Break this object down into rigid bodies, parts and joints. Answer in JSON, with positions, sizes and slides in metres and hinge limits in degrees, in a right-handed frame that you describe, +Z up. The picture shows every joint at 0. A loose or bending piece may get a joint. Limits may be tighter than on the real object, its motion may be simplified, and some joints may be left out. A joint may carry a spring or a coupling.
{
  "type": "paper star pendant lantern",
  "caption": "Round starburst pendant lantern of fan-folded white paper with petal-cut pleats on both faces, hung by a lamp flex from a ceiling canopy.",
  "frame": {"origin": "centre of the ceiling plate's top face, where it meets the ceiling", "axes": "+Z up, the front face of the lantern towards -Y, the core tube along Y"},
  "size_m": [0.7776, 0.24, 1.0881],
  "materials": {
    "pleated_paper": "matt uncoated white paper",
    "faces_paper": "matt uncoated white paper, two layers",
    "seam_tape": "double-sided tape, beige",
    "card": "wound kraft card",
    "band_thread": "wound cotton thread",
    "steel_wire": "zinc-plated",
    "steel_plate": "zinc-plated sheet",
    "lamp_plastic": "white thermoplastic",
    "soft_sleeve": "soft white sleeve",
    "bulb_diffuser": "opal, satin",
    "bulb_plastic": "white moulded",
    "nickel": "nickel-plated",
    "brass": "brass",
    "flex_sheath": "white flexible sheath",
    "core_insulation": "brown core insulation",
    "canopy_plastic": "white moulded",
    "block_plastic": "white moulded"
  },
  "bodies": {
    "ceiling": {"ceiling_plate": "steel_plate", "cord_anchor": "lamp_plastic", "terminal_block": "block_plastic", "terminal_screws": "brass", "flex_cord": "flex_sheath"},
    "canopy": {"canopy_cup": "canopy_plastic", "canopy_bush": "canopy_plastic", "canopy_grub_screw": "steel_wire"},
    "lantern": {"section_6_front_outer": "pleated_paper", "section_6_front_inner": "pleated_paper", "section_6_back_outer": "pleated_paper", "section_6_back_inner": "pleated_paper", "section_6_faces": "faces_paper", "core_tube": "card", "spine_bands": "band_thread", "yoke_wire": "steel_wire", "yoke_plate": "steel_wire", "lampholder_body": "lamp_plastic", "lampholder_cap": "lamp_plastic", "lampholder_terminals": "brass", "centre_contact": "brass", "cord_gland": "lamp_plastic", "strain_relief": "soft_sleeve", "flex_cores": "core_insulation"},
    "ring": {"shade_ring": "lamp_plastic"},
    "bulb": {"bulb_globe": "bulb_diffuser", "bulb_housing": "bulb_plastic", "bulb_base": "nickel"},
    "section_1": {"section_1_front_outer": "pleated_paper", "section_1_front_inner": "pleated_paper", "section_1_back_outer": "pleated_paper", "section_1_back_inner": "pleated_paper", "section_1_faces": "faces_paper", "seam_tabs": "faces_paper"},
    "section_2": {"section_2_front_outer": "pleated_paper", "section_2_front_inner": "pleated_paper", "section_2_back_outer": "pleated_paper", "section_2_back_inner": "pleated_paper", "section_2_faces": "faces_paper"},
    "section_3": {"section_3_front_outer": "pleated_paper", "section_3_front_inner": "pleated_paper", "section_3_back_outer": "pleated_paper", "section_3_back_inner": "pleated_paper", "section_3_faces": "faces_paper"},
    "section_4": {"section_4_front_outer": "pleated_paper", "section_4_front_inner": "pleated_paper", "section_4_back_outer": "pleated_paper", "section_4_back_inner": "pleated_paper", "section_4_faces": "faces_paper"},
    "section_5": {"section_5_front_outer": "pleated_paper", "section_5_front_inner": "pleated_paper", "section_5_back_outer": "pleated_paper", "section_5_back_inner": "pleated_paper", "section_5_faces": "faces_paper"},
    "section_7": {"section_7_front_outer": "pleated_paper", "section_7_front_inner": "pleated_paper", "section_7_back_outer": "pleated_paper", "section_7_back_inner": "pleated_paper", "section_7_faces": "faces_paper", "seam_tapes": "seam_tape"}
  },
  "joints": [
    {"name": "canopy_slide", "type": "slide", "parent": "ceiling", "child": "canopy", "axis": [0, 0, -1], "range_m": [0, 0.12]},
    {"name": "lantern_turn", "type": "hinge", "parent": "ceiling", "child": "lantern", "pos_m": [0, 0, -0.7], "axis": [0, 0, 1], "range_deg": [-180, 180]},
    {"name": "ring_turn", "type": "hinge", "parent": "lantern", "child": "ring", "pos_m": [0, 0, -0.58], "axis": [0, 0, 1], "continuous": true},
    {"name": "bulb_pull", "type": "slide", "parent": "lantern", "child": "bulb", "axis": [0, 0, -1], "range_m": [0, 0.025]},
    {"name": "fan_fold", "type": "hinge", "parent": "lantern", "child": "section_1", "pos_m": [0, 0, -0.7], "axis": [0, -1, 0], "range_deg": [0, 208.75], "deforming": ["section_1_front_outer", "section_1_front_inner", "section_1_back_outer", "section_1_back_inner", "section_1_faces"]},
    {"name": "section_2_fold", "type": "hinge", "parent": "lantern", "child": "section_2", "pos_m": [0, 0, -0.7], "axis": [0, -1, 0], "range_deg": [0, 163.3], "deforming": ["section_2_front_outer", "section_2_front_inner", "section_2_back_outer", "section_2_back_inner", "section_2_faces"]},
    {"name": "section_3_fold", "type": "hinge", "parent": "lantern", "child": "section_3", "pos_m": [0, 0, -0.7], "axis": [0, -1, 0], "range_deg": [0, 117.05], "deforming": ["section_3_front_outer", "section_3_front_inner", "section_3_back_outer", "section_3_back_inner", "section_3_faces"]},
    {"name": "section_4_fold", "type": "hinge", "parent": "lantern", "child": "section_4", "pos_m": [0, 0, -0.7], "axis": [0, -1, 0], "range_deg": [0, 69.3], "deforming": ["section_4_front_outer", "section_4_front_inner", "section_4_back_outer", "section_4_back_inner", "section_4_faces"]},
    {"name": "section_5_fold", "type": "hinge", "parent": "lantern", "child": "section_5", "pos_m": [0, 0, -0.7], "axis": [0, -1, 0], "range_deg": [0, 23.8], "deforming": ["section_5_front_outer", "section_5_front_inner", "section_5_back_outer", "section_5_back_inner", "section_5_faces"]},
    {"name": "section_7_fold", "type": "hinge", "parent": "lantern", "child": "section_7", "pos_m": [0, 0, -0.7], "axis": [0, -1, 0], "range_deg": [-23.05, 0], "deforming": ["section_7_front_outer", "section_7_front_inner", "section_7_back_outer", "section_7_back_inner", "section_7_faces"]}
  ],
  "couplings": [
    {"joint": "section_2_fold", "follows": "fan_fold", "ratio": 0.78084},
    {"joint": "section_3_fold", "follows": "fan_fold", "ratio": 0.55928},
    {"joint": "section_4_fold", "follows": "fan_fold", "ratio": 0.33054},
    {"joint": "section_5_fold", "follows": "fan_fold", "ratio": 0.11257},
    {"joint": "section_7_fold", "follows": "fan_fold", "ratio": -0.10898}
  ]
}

[The exercise] Return what is listed above, exactly and completely.

[Task solution]
Break this object down into rigid bodies, parts and joints. Answer in JSON, with positions, sizes and slides in metres and hinge limits in degrees, in a right-handed frame that you describe, +Z up. The picture shows every joint at 0. A loose or bending piece may get a joint. Limits may be tighter than on the real object, its motion may be simplified, and some joints may be left out. A joint may carry a spring or a coupling.
{
  "type": "paper star pendant lantern",
  "caption": "Round starburst pendant lantern of fan-folded white paper with petal-cut pleats on both faces, hung by a lamp flex from a ceiling canopy.",
  "frame": {"origin": "centre of the ceiling plate's top face, where it meets the ceiling", "axes": "+Z up, the front face of the lantern towards -Y, the core tube along Y"},
  "size_m": [0.7776, 0.24, 1.0881],
  "materials": {
    "pleated_paper": "matt uncoated white paper",
    "faces_paper": "matt uncoated white paper, two layers",
    "seam_tape": "double-sided tape, beige",
    "card": "wound kraft card",
    "band_thread": "wound cotton thread",
    "steel_wire": "zinc-plated",
    "steel_plate": "zinc-plated sheet",
    "lamp_plastic": "white thermoplastic",
    "soft_sleeve": "soft white sleeve",
    "bulb_diffuser": "opal, satin",
    "bulb_plastic": "white moulded",
    "nickel": "nickel-plated",
    "brass": "brass",
    "flex_sheath": "white flexible sheath",
    "core_insulation": "brown core insulation",
    "canopy_plastic": "white moulded",
    "block_plastic": "white moulded"
  },
  "bodies": {
    "ceiling": {"ceiling_plate": "steel_plate", "cord_anchor": "lamp_plastic", "terminal_block": "block_plastic", "terminal_screws": "brass", "flex_cord": "flex_sheath"},
    "canopy": {"canopy_cup": "canopy_plastic", "canopy_bush": "canopy_plastic", "canopy_grub_screw": "steel_wire"},
    "lantern": {"section_6_front_outer": "pleated_paper", "section_6_front_inner": "pleated_paper", "section_6_back_outer": "pleated_paper", "section_6_back_inner": "pleated_paper", "section_6_faces": "faces_paper", "core_tube": "card", "spine_bands": "band_thread", "yoke_wire": "steel_wire", "yoke_plate": "steel_wire", "lampholder_body": "lamp_plastic", "lampholder_cap": "lamp_plastic", "lampholder_terminals": "brass", "centre_contact": "brass", "cord_gland": "lamp_plastic", "strain_relief": "soft_sleeve", "flex_cores": "core_insulation"},
    "ring": {"shade_ring": "lamp_plastic"},
    "bulb": {"bulb_globe": "bulb_diffuser", "bulb_housing": "bulb_plastic", "bulb_base": "nickel"},
    "section_1": {"section_1_front_outer": "pleated_paper", "section_1_front_inner": "pleated_paper", "section_1_back_outer": "pleated_paper", "section_1_back_inner": "pleated_paper", "section_1_faces": "faces_paper", "seam_tabs": "faces_paper"},
    "section_2": {"section_2_front_outer": "pleated_paper", "section_2_front_inner": "pleated_paper", "section_2_back_outer": "pleated_paper", "section_2_back_inner": "pleated_paper", "section_2_faces": "faces_paper"},
    "section_3": {"section_3_front_outer": "pleated_paper", "section_3_front_inner": "pleated_paper", "section_3_back_outer": "pleated_paper", "section_3_back_inner": "pleated_paper", "section_3_faces": "faces_paper"},
    "section_4": {"section_4_front_outer": "pleated_paper", "section_4_front_inner": "pleated_paper", "section_4_back_outer": "pleated_paper", "section_4_back_inner": "pleated_paper", "section_4_faces": "faces_paper"},
    "section_5": {"section_5_front_outer": "pleated_paper", "section_5_front_inner": "pleated_paper", "section_5_back_outer": "pleated_paper", "section_5_back_inner": "pleated_paper", "section_5_faces": "faces_paper"},
    "section_7": {"section_7_front_outer": "pleated_paper", "section_7_front_inner": "pleated_paper", "section_7_back_outer": "pleated_paper", "section_7_back_inner": "pleated_paper", "section_7_faces": "faces_paper", "seam_tapes": "seam_tape"}
  },
  "joints": [
    {"name": "canopy_slide", "type": "slide", "parent": "ceiling", "child": "canopy", "axis": [0, 0, -1], "range_m": [0, 0.12]},
    {"name": "lantern_turn", "type": "hinge", "parent": "ceiling", "child": "lantern", "pos_m": [0, 0, -0.7], "axis": [0, 0, 1], "range_deg": [-180, 180]},
    {"name": "ring_turn", "type": "hinge", "parent": "lantern", "child": "ring", "pos_m": [0, 0, -0.58], "axis": [0, 0, 1], "continuous": true},
    {"name": "bulb_pull", "type": "slide", "parent": "lantern", "child": "bulb", "axis": [0, 0, -1], "range_m": [0, 0.025]},
    {"name": "fan_fold", "type": "hinge", "parent": "lantern", "child": "section_1", "pos_m": [0, 0, -0.7], "axis": [0, -1, 0], "range_deg": [0, 208.75], "deforming": ["section_1_front_outer", "section_1_front_inner", "section_1_back_outer", "section_1_back_inner", "section_1_faces"]},
    {"name": "section_2_fold", "type": "hinge", "parent": "lantern", "child": "section_2", "pos_m": [0, 0, -0.7], "axis": [0, -1, 0], "range_deg": [0, 163.3], "deforming": ["section_2_front_outer", "section_2_front_inner", "section_2_back_outer", "section_2_back_inner", "section_2_faces"]},
    {"name": "section_3_fold", "type": "hinge", "parent": "lantern", "child": "section_3", "pos_m": [0, 0, -0.7], "axis": [0, -1, 0], "range_deg": [0, 117.05], "deforming": ["section_3_front_outer", "section_3_front_inner", "section_3_back_outer", "section_3_back_inner", "section_3_faces"]},
    {"name": "section_4_fold", "type": "hinge", "parent": "lantern", "child": "section_4", "pos_m": [0, 0, -0.7], "axis": [0, -1, 0], "range_deg": [0, 69.3], "deforming": ["section_4_front_outer", "section_4_front_inner", "section_4_back_outer", "section_4_back_inner", "section_4_faces"]},
    {"name": "section_5_fold", "type": "hinge", "parent": "lantern", "child": "section_5", "pos_m": [0, 0, -0.7], "axis": [0, -1, 0], "range_deg": [0, 23.8], "deforming": ["section_5_front_outer", "section_5_front_inner", "section_5_back_outer", "section_5_back_inner", "section_5_faces"]},
    {"name": "section_7_fold", "type": "hinge", "parent": "lantern", "child": "section_7", "pos_m": [0, 0, -0.7], "axis": [0, -1, 0], "range_deg": [-23.05, 0], "deforming": ["section_7_front_outer", "section_7_front_inner", "section_7_back_outer", "section_7_back_inner", "section_7_faces"]}
  ],
  "couplings": [
    {"joint": "section_2_fold", "follows": "fan_fold", "ratio": 0.78084},
    {"joint": "section_3_fold", "follows": "fan_fold", "ratio": 0.55928},
    {"joint": "section_4_fold", "follows": "fan_fold", "ratio": 0.33054},
    {"joint": "section_5_fold", "follows": "fan_fold", "ratio": 0.11257},
    {"joint": "section_7_fold", "follows": "fan_fold", "ratio": -0.10898}
  ]
}